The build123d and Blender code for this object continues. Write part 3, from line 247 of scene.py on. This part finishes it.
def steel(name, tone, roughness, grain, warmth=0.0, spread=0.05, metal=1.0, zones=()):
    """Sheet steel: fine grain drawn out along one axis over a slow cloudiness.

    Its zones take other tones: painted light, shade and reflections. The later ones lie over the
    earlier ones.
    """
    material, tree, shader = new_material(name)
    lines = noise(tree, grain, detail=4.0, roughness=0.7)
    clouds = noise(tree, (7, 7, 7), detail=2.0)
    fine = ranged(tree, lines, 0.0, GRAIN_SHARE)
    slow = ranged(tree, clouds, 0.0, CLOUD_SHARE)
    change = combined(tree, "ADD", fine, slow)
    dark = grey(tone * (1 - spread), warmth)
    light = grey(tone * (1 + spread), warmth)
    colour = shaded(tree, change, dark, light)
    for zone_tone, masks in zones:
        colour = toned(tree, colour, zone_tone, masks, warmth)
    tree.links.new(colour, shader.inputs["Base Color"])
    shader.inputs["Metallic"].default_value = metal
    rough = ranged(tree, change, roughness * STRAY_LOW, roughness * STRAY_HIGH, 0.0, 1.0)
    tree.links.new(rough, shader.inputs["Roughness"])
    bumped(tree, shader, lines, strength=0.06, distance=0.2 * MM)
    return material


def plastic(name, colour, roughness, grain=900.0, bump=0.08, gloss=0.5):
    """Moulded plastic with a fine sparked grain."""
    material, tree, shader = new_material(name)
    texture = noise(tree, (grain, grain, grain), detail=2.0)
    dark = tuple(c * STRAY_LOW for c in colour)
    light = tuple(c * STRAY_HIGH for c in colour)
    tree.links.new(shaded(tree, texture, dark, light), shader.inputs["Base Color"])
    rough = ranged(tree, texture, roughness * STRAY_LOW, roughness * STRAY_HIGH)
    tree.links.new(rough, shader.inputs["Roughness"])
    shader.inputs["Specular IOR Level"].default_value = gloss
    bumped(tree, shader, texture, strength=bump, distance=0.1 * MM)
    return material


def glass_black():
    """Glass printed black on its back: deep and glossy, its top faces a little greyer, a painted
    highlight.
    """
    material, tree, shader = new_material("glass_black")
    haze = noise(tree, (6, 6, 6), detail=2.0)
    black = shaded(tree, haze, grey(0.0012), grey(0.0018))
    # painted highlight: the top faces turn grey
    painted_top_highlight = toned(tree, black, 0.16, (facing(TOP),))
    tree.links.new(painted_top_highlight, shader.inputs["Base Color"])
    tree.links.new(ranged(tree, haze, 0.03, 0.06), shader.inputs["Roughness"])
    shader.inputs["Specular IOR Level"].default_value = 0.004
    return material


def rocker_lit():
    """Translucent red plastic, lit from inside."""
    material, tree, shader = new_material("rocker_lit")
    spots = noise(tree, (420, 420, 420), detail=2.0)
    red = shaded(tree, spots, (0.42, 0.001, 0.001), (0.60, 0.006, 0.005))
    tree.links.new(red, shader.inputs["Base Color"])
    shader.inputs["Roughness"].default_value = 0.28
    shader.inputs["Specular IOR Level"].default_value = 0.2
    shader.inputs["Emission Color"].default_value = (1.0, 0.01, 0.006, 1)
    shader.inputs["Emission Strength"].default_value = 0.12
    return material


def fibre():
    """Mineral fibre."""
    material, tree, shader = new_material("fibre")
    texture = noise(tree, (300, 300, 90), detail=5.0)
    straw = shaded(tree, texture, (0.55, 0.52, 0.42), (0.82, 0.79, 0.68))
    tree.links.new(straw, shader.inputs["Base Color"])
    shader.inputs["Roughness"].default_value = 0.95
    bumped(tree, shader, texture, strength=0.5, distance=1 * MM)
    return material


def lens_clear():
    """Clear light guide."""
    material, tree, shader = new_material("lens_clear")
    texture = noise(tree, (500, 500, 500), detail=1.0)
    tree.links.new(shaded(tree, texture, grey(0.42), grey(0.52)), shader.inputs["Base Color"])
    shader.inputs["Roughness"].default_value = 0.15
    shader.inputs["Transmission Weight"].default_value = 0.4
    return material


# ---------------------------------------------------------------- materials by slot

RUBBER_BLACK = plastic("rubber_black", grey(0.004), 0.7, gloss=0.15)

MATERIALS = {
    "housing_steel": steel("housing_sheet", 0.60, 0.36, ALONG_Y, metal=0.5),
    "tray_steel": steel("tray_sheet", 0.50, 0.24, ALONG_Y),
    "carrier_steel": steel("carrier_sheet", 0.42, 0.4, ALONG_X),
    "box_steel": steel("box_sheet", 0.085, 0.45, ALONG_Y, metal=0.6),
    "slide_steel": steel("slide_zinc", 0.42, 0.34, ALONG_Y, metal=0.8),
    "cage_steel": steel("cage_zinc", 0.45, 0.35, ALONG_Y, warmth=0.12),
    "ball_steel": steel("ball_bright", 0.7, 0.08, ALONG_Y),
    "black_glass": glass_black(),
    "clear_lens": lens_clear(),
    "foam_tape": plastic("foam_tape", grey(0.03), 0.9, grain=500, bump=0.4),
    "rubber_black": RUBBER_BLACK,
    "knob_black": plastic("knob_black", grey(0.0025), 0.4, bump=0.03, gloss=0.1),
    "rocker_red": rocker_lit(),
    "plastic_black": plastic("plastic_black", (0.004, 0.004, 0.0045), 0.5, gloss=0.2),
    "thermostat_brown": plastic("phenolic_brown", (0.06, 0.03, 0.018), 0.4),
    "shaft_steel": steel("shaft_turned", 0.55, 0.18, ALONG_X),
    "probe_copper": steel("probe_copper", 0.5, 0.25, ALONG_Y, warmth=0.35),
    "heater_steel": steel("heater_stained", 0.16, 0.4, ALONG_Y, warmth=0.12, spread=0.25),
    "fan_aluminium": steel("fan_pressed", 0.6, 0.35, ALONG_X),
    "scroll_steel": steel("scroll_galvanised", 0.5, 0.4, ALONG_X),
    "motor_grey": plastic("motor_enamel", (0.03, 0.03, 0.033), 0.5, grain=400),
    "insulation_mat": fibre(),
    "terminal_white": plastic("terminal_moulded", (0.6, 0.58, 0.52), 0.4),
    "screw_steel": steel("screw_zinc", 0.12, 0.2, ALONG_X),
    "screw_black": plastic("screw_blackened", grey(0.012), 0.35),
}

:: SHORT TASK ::
Lines from the beginning of the data above through the line containing "a slow cloudiness." are to be returned exactly, and no others.

:: OUTPUT FOR THIS TASK ::
The build123d and Blender code for this object continues. Write part 3, from line 247 of scene.py on. This part finishes it.
def steel(name, tone, roughness, grain, warmth=0.0, spread=0.05, metal=1.0, zones=()):
    """Sheet steel: fine grain drawn out along one axis over a slow cloudiness.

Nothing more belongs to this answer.